The claim that the twelve disciples represent the zodiac is a modern invention imposed onto ancient texts. It requires ignoring the explicit statements of the Gospels, the cultural context of Second Temple Judaism, and the multiple independent attestations of the Twelve as a historical group.

Pattern recognition is a useful cognitive tool, but it can mislead. The number twelve appears in many contexts—zodiac signs, tribes of Israel, months of the year, hours on a clock. Not every instance of twelve is connected to every other instance. Context determines meaning.

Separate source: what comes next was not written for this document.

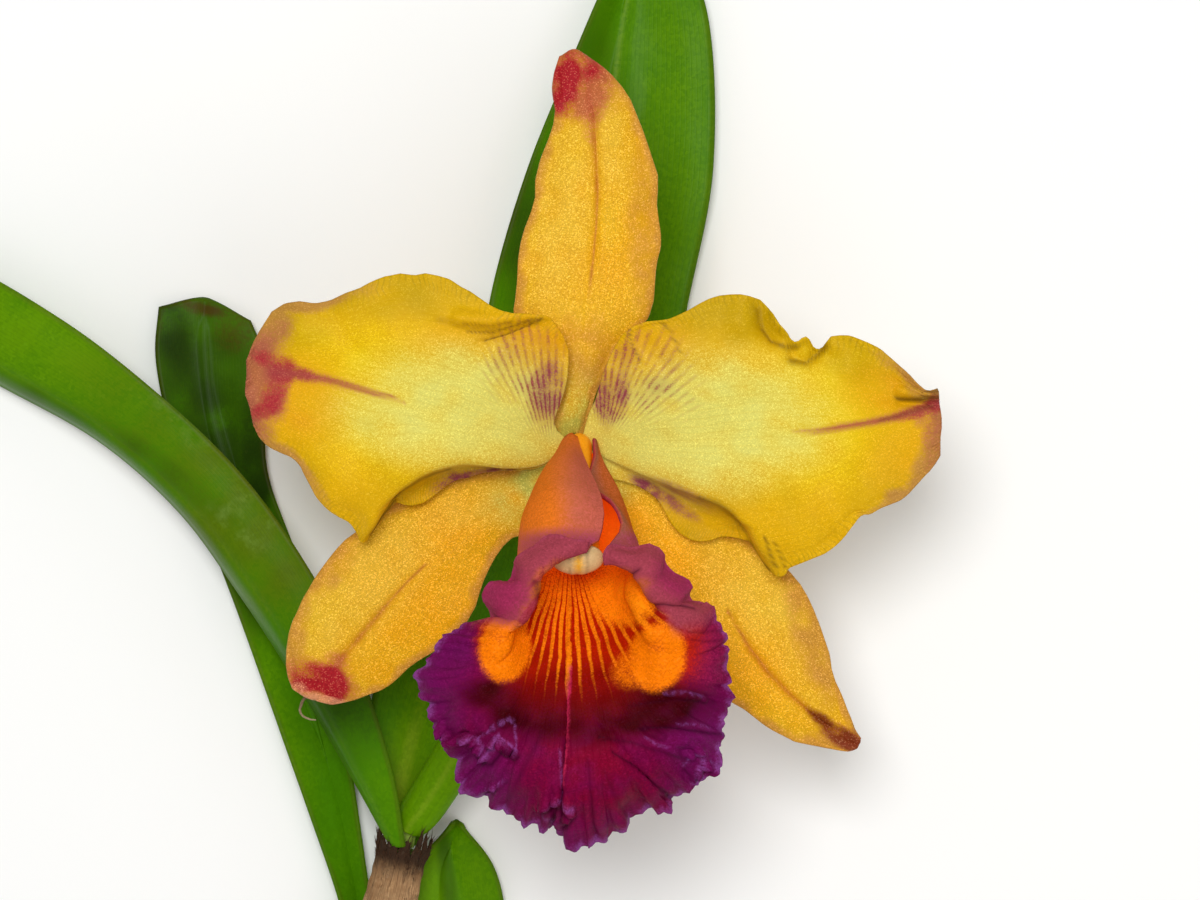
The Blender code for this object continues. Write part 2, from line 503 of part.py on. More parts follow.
def main():
    for obj in list(bpy.data.objects):
        bpy.data.objects.remove(obj, do_unlink=True)
    growth = bpy.data.collections.new("cattleya_orchid")
    bpy.context.scene.collection.children.link(growth)
    frame = bpy.data.objects.new("growth_frame", None)
    frame.location = (PLAN_SHIFT[0] * MM, PLAN_SHIFT[1] * MM, 0)
    growth.objects.link(frame)

    gold_petal = material("gold petal", (0.62, 0.38, 0.01), 0.5)
    amber_sepal = material("amber sepal", (0.68, 0.34, 0.02), 0.5)
    magenta_lip = material("magenta lip", (0.24, 0.008, 0.12), 0.45)
    orange_column = material("orange column", (0.78, 0.22, 0.01), 0.45)
    cream_cap = material("cream anther cap", (0.75, 0.62, 0.36), 0.4)
    green_leaf = material("green leaf", (0.05, 0.2, 0.005), 0.35)
    green_stalk = material("pale green stalk", (0.2, 0.3, 0.06), 0.45)
    green_bulb = material("ribbed green pseudobulb", (0.12, 0.22, 0.03), 0.45)
    tan_bract = material("tan papery bract", (0.32, 0.19, 0.09), 0.85)

    pseudobulb(growth, frame, green_bulb)
    papery_bract(growth, frame, tan_bract)
    leaf("leaf_top", TOP_LEAF, growth, frame, green_leaf)
    leaf("leaf_left", LEFT_LEAF, growth, frame, green_leaf)
    leaf("leaf_back", BACK_LEAF, growth, frame, green_leaf)
    leaf("leaf_low", LOW_LEAF, growth, frame, green_leaf)
    floral_sheath(growth, frame, green_leaf)
    flower_stalk(growth, frame, green_stalk)
    sepal("dorsal_sepal", DORSAL_SEPAL, growth, frame, amber_sepal)
    sepal("lateral_sepal_left", LEFT_SEPAL, growth, frame, amber_sepal)
    sepal("lateral_sepal_right", RIGHT_SEPAL, growth, frame, amber_sepal)
    petal("petal_left", LEFT_PETAL, 9, growth, frame, gold_petal)
    petal("petal_right", RIGHT_PETAL, 10, growth, frame, gold_petal)
    lip(growth, frame, magenta_lip)
    column(growth, frame, orange_column)
    anther_cap(growth, frame, cream_cap)


main()
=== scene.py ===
import math

import bmesh
import bpy
import numpy as np
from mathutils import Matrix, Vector


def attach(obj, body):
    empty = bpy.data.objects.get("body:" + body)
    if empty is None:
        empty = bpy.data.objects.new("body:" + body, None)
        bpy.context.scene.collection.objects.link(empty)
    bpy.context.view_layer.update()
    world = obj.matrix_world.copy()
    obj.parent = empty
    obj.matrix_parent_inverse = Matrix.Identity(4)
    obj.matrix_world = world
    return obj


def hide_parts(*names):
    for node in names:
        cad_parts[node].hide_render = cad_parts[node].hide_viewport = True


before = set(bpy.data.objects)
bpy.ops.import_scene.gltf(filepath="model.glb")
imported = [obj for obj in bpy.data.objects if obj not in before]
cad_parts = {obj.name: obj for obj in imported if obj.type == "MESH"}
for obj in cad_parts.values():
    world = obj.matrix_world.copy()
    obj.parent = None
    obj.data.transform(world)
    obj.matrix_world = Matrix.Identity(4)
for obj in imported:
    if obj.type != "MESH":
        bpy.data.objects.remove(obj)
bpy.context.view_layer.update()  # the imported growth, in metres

# Sizes below are millimetres in the growth's own frame: +Y towards the dorsal sepal, +Z to the viewer.
# Places ending in Px are pixels of the 1200 x 900 photograph, looked at from photoView.
# Tables are texts of numbers. A rail has x, y, z and an edge x, y for each point; a blot has x, y, two
# half widths, turn, softness and strength; a line has a half width, a share and then x, y for each point.
growthShift = np.array((45.5, 44.5, 0.0))  # from the growth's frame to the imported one
photoView = {
    "height": 755.0, "widthPx": 1200, "centrePx": (600.0, 450.0), "planeZ": 55.0, "mmPerPx": 0.18,
    "sensorMm": 36.0,
}


def table(width, text):
    return np.array(text.split(), float).reshape(-1, width)


def toWorld(points):
    return (np.asarray(points, float) + growthShift) * 0.001


def mmPerPixel(z):
    reach = photoView["height"] - photoView["planeZ"]
    return photoView["mmPerPx"] * (photoView["height"] - z) / reach


def seenPx(points):  # where the photograph shows each point
    size = mmPerPixel(points[..., 2])
    across = photoView["centrePx"][0] + points[..., 0] / size
    down = photoView["centrePx"][1] - points[..., 1] / size
    return np.stack([across, down], axis=-1)


def fromPx(x, y, z):  # the point at depth z that the photograph shows at this pixel
    size = mmPerPixel(z)
    return (x - photoView["centrePx"][0]) * size, (photoView["centrePx"][1] - y) * size, z


def smooth(value, low, high):  # 0 at low, 1 at high, with soft ends
    t = np.clip((np.asarray(value, float) - low) / (high - low), 0, 1)
    return t * t * (3 - 2 * t)


def bell(value, width):  # 1 at 0, fading away on both sides past the width
    return np.exp(-((value / width) ** 2))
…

In the context of first-century Judaism, twelve meant one thing above all: the hope for a restored Israel. Jesus chose twelve disciples because he was claiming to fulfill that hope. The zodiac had nothing to do with it.

An Invitation

If you have found the zodiac theory compelling, I encourage you to examine the primary sources. Read the Dead Sea Scrolls’ discussions of twelve-tribe restoration. Read Josephus on first-century Jewish hopes. Read the Gospel passages where Jesus explicitly connects the Twelve to the tribes.

The evidence is not hidden. It simply requires the patience to look.


Author’s Note (2026): This article was originally written in 2013 but was never published at the time. Prior to publication in 2026, it has been carefully reviewed and updated to ensure that historical references, scholarly claims, and source material are accurate, current, and properly represented.